Sie studierte bei Carl Loewe in Stettin und wechselte 1847 nach Berlin, wo Adolf Bernhard Marx sie förderte, damals einer der Hauptakteure der Musikszene in der preußischen Hauptstadt. Und tatsächlich vermochte sie sich hier gegen den exklusiven Männerclub der Komponisten durchzusetzen, wurde vom Publikum geschätzt und von ihren Kollegen geachtet.
Erster Zyklus in der Hauptstadt
Bereits vor 20 Jahren ist Uwe Scheider, der Manager der Akademie für Alte Musik Berlin, auf Emilie Mayer gestoßen. Bei einem Konzert im sächsischen Freiberg hörte er eine ihrer Sinfonien – und war begeistert. Seitdem ventiliert er die Idee, ein Festival mit all ihren überlieferten Partituren zu veranstalten.
Finanziert von der Lotto-Stiftung, wird der Plan nun endlich Wirklichkeit, am 24. und 28. Oktober sowie am 1. November im Pierre Boulez Saal. Durch Zuschüsse der Funk-Stiftung und von Deutschlandradio können die drei Konzerte zudem aufgezeichnet und dann beim Label Harmonia Mundi veröffentlicht werden.
Wiener Klassik als Vorbild
Die Wiederentdeckung Emilie Mayers ist – wie bei vielen anderen komponierenden Frauen auch – der feministischen Musikwissenschaft zu verdanken. Immer mal wieder tauchte ihr Name in den vergangenen Jahren in Berliner Programmen auf, vor allem bei studentischen Ensembles, aber auch beim Deutschen Symphonie-Orchester sowie den Berliner Symphonikern.

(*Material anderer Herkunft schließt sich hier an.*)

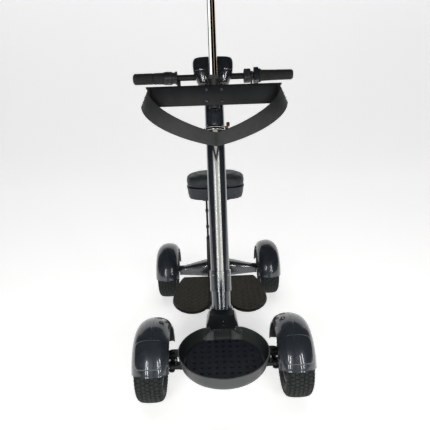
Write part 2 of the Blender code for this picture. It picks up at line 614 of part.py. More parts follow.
strap = loft(strap_rings())
piece('bag_strap', strap, 'strap', on_col(0, PLATE_Y, 0.79), parent=ax_upper)

# umbrella holder: sleeve, split clamp and the lugs that tie it to the column's arms
holder = fuse(rod((0, POLE_Y, 0.7480), (0, POLE_Y, 0.8490), 0.0190, 24),
              box(-0.0213, 0.0213, POLE_Y - 0.0080, POLE_Y + 0.0080, 0.7700, 0.8120),
              box(-0.0220, 0.0220, POLE_Y - 0.0180, POLE_Y + 0.0175, 0.8480, 0.8640),
              box(-0.0340, -0.0200, POLE_Y - 0.0090, POLE_Y + 0.0050, 0.8500, 0.8620))
holder = cut(holder, rod((0, POLE_Y, 0.7), (0, POLE_Y, 0.9), POLE_R + GAP, 24),
             rod((0.010, POLE_Y, 0.8560), (0.030, POLE_Y, 0.8560), 0.0033, 12))
piece('umbrella_holder', holder, 'satin', (0, POLE_Y, 0.80), COL, ax_upper)
ax_pole = axis_empty('axis_umbrella', COL @ Matrix.Translation((0, POLE_Y, 0.86)), ax_upper)
pole = fuse(rod((0, POLE_Y, 0.7500), (0, POLE_Y, 1.1900), POLE_R, 24),
            rod((0, POLE_Y, 1.1620), (0, POLE_Y, 1.2200), 0.0190, 24))
pole = cut(pole, rod((0, POLE_Y, 0.70), (0, POLE_Y, 1.25), 0.0132, 20))
piece('umbrella_pole', pole, 'chrome', (0, POLE_Y, 0.86), COL, ax_pole)
knob = fuse(rod((0.0160, POLE_Y, 0.8560), (0.0260, POLE_Y, 0.8560), 0.0030, 12),
            rod((0.0224, POLE_Y, 0.8560), (0.0340, POLE_Y, 0.8560), 0.0105, 12))
piece('clamp_knob', knob, 'satin', (0.022, POLE_Y, 0.856), COL, ax_upper)

# ------------------------------------------------------------------ handlebar
S = BAR_S
stem = fuse(rod((0, 0, 0.600), (0, 0, 0.868), 0.0120, 20),
            box(-0.0190, 0.0190, -0.0190, 0.0190, 0.8645, 0.9060))
stem = cut(stem, rod((-0.05, 0, S), (0.05, 0, S), BAR_R + GAP, 20))
piece('steering_stem', stem, 'alu', (0, 0, S), COL, ax_steer)
piece('handlebar_tube', ring_of((-0.2900, 0, S), (0.2900, 0, S), BAR_R, 0.0090, 16), 'gloss',
      (0, 0, S), COL, ax_steer)

pod_sections = ((0.8520, 0.0560, 0.0300), (0.8700, 0.0630, 0.0370), (0.8950, 0.0722, 0.0408),
                (0.9180, 0.0752, 0.0415), (0.9380, 0.0750, 0.0410), (0.9465, 0.0715, 0.0380),
                (0.9510, 0.0620, 0.0300))
def pod_ring(s, hx, hy, off=0.0):
    return [Vector((x, y, s)) for x, y in superellipse(0, 0, hx - off, hy - off, 3.6, 24)]


pod = loft([pod_ring(*t) for t in pod_sections])
inner = [pod_ring(0.840, 0.0530, 0.0270)] + [pod_ring(s, a, b, 0.0030) for s, a, b in pod_sections[1:4]] + \
        [pod_ring(0.9440, 0.0700, 0.0370, 0.0030)]
pod = cut(pod, loft(inner), rod((-0.10, 0, S), (0.10, 0, S), BAR_R + GAP, 16),
          rod((0.03, 0.0145, S - 0.0010), (0.10, 0.0145, S - 0.0010), 0.0030, 8))
piece('dash_pod', pod, 'gloss', (0, 0, S), COL, ax_steer)
disp = loft([[Vector((x, y, s)) for x, s in superellipse(0, 0.920, hx, hs, 5, 20)]
             for y, hx, hs in ((0.0420, 0.0450, 0.0185), (0.0450, 0.0450, 0.0185), (0.0465, 0.0435, 0.0170))])
piece('dash_display', disp, 'screen', (0, 0.045, 0.920), COL, ax_steer)


def grip(x0, x1, rings, segs=16):
    """A hollow rubber grip on the bar; rings are (share of length, radius)."""
    prof = [(x0 + (x1 - x0) * t, r) for t, r in rings]
    prof = [(x0, BAR_R + GAP)] + prof + [(x1, BAR_R + GAP)]
    out = []
    for x, r in prof:
        out.append([Vector((x, r * math.cos(a), S + r * math.sin(a)))
                    for a in (2 * math.pi * k / segs for k in range(segs))])
    return loft(out, closed=True)


piece('grip_left', fuse(grip(0.1685, 0.2920, ((0, 0.0245), (0.04, 0.0250), (0.10, 0.0200), (0.5, 0.0190),
                                              (0.95, 0.0185), (1, 0.0165))),
                        rod((0.2912, 0, S), (0.2957, 0, S), 0.0165, 20, 0.0130)), 'rubber',
      (0.23, 0, S), COL, ax_steer)
piece('grip_right', fuse(grip(-0.2920, -0.2215, ((0, 0.0180), (0.06, 0.0203), (0.9, 0.0203), (1, 0.0195))),
                         rod((-0.2965, 0, S), (-0.2912, 0, S), 0.0140, 20, 0.0180)), 'rubber',
      (-0.255, 0, S), COL, ax_steer)
ax_twist = axis_empty('axis_throttle', COL @ Matrix.Translation((-0.2, 0, S)), ax_steer)
piece('throttle_twist', grip(-0.2205, -0.1805, ((0, 0.0196), (0.08, 0.0206), (0.88, 0.0208), (0.92, 0.0222),
                                                (1, 0.0222))), 'rubber', (-0.2, 0, S), COL, ax_twist)
outlet = box(-0.1345, -0.1210, -0.0062, 0.0092, S - 0.0400, S - 0.0119)
piece('throttle_housing', fuse(grip(-0.1800, -0.1320, ((0, 0.0225), (0.08, 0.0235), (0.55, 0.0235), (0.62, 0.0205),
                                                       (0.84, 0.0205), (0.88, 0.0240), (1, 0.0240))), outlet), 'satin',
      (-0.155, 0, S), COL, ax_steer)
switch = loft([[Vector((x, y, S + z)) for y, z in superellipse(0, 0, hy, hz, 3.2, 16)]
               for x, hy, hz in ((0.1130, 0.0205, 0.0215), (0.1150, 0.0225, 0.0240),
                                 (0.1360, 0.0225, 0.0240), (0.1380, 0.0205, 0.0215))])
switch = cut(switch, rod((0.10, 0, S), (0.15, 0, S), BAR_R + GAP, 20),
             rod((0.1255, 0.0150, S), (0.1255, 0.0400, S), 0.0080, 16))
piece('switch_pod', switch, 'satin', (0.125, 0, S), COL, ax_steer)
ax_horn = axis_empty('axis_horn', COL @ Matrix.Translation((0.1255, 0.02, S)), ax_steer)
piece('horn_button', rod((0.1255, 0.0190, S), (0.1255, 0.0275, S), 0.0076, 16), 'brown',
      (0.1255, 0.02, S), COL, ax_horn)
brake = loft([[Vector((x, y, S + z)) for y, z in superellipse(0, 0.0, hy, hz, 2.3, 16)]
              for x, hy, hz in ((0.1480, 0.0225, 0.0280), (0.1505, 0.0245, 0.0310),
                                (0.1655, 0.0245, 0.0310), (0.1680, 0.0225, 0.0280))])
brake = cut(brake, rod((0.13, 0, S), (0.19, 0, S), BAR_R + GAP, 20))
piece('brake_housing', brake, 'gloss', (0.158, 0, S), COL, ax_steer)
ax_brake = axis_empty('axis_brake', COL @ Matrix.Translation((0.143, 0, S)), ax_steer)
paddle = loft([[Vector((x, y, S + z)) for y, z in ((0.0060, -0.0140), (0.0330, -0.0350), (0.0480, -0.0400),
                                                   (0.0500, -0.0350), (0.0360, -0.0280), (0.0140, -0.0040))]
               for x in (0.1395, 0.1468)])
tip = loft([[Vector((x, y, S + z)) for y, z in ((0.0345, -0.0356), (0.0480, -0.0400), (0.0500, -0.0350),
                                                (0.0370, -0.0290))] for x in (0.1330, 0.1590)])
lever = fuse(rod((0.1395, 0, S), (0.1468, 0, S), 0.0175, 20), paddle, tip)
lever = cut(lever, rod((0.12, 0, S), (0.16, 0, S), BAR_R + GAP, 20))
piece('brake_lever', lever, 'satin', (0.143, 0, S), COL, ax_brake)


def smooth_points(knots, step):
    """Points along a smooth curve through the knots, evenly spaced."""
    pts = []
    k = [knots[0] + (knots[0] - knots[1])] + knots + [knots[-1] + (knots[-1] - knots[-2])]
    for i in range(1, len(k) - 2):
        for j in range(24):
            t = j / 24
            pts.append(0.5 * ((2 * k[i]) + (k[i + 1] - k[i - 1]) * t
                              + (2 * k[i - 1] - 5 * k[i] + 4 * k[i + 1] - k[i + 2]) * t * t
                              + (3 * k[i] - k[i - 1] - 3 * k[i + 1] + k[i + 2]) * t ** 3))
    pts.append(knots[-1])
    out, run = [pts[0]], 0.0
    for a, b in zip(pts, pts[1:]):
        run += (b - a).length
        if run >= step:
            out.append(b)
            run = 0.0
    if (out[-1] - knots[-1]).length > step * 0.5:
        out.append(knots[-1])
    else:
        out[-1] = knots[-1]
    return out


def hose(knots, radius, segs=8, step=0.008):
    pts = smooth_points([Vector(k) for k in knots], step)
    rings = []
    for i, p in enumerate(pts):
        tan = (pts[min(i + 1, len(pts) - 1)] - pts[max(i - 1, 0)]).normalized()
        side = Vector((0, 1, 0))
        up = side.cross(tan).normalized()
        side = tan.cross(up).normalized()
        rings.append([p + (side * math.cos(a) + up * math.sin(a)) * radius
                      for a in (2 * math.pi * j / segs for j in range(segs))])
    return loft(rings)


piece('throttle_cable', hose([(-0.1275, 0.0015, S - 0.0404), (-0.1270, 0.0030, S - 0.0530),
                              (-0.1180, 0.0070, S - 0.0730), (-0.0980, 0.0100, S - 0.0820),
                              (-0.0760, 0.0110, S - 0.0700), (-0.0580, 0.0095, S - 0.0470),
                              (-0.0490, 0.0080, S - 0.0290)], 0.0028),
      'rubber', (-0.1, 0, S), COL, ax_steer)
piece('brake_cable', hose([(0.1126, 0.0162, S - 0.0010), (0.1060, 0.0162, S - 0.0012),
                           (0.0960, 0.0158, S - 0.0014), (0.0860, 0.0150, S - 0.0012),
                           (0.0760, 0.0145, S - 0.0010), (0.0640, 0.0145, S - 0.0010)], 0.0024),
      'rubber', (0.1, 0, S), COL, ax_steer)

# ------------------------------------------------------------------ seat
def seat_ring(hx, hy, z, n=2.9, dy=0.0):
    return [Vector((x, y, z)) for x, y in superellipse(0, SEAT_Y + dy, hx, hy, n, 28)]


piece('seat_base', loft([seat_ring(0.1300, 0.0850, 0.5745), seat_ring(0.1370, 0.0930, 0.5790),
                         seat_ring(0.1450, 0.1000, 0.6360)]), 'seat', (0, SEAT_Y, 0.60), parent=ax_seat)
piece('seat_cushion', loft([seat_ring(0.1480, 0.1020, 0.6360 + GAP), seat_ring(0.1510, 0.1050, 0.6450),
                            seat_ring(0.1515, 0.1055, 0.6700), seat_ring(0.1480, 0.1020, 0.6860),
                            seat_ring(0.1360, 0.0900, 0.6960), seat_ring(0.0950, 0.0560, 0.7020)]),
      'seat', (0, SEAT_Y, 0.66), parent=ax_seat)
post = fuse(rod((0, POST_Y, 0.2600), (0, POST_Y, 0.5700), 0.0160, 24),
            box(-0.0700, 0.0700, POST_Y - 0.0300, POST_Y + 0.0900, 0.5680, 0.5742))
post = cut(post, rod((0, POST_Y, 0.2300), (0, POST_Y, 0.5500), 0.0130, 20))
piece('seat_post', post, 'chrome', (0, POST_Y, 0.39), parent=ax_seat)
conduit = fuse(rod((-0.0480, 0.3860, 0.3080), (-0.0480, 0.3860, 0.5677), 0.0057, 12),
               rod((-0.0480, 0.3860, 0.5040), (-0.0480, 0.3860, 0.5220), 0.0080, 12),
               rod((-0.0480, 0.3860, 0.4180), (-0.0480, 0.3860, 0.4360), 0.0080, 12))
piece('seat_conduit', conduit, 'rubber', (-0.048, 0.386, 0.45), parent=ax_seat)

# the origin is under the middle of the whole scooter's box
ax_frame.location.y += MIDDLE
bpy.context.view_layer.update()
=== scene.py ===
"""Looks of the electric golf scooter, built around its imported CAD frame.

Metres, +Z up, the front points to -Y.  Every piece is modelled in the row
frame and rides on the CAD body it belongs to."""

import bpy
import bmesh
import json
import math
from mathutils import Matrix, Vector
from mathutils.bvhtree import BVHTree

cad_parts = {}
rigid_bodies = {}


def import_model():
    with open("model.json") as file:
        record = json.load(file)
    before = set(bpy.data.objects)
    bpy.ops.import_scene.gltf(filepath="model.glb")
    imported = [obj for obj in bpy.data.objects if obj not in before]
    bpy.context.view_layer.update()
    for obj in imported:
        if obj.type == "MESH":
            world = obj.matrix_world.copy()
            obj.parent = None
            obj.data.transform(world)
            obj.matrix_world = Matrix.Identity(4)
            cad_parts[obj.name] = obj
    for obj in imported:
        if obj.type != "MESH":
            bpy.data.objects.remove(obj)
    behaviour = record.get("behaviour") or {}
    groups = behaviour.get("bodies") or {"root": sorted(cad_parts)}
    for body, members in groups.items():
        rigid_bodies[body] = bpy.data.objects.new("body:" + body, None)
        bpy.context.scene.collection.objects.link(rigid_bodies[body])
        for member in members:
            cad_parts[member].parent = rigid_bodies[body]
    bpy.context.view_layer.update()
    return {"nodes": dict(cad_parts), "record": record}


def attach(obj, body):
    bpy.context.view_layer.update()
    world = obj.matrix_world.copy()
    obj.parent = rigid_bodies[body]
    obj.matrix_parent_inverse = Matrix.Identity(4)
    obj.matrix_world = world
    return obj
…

Nun aber realisiert ausgerechnet die „Akademie für Alte Musik“ den ersten Mayer-Zyklus in Berlin. Obwohl sich das freie Ensemble im Gegensatz zu den dauerhaft subventionierten Institutionen so ein Projekt eigentlich gar nicht leisten kann. Bis zu 48 Musikerinnen und Musiker sind nötig, damit sich der Klang von Mayers Werken auch voll entfalten kann. Der orientiert sich sowohl an der Wiener Klassik wie auch an den Zeitgenossen Mendelssohn, Rossini oder dem damals sehr populären Louis Spohr.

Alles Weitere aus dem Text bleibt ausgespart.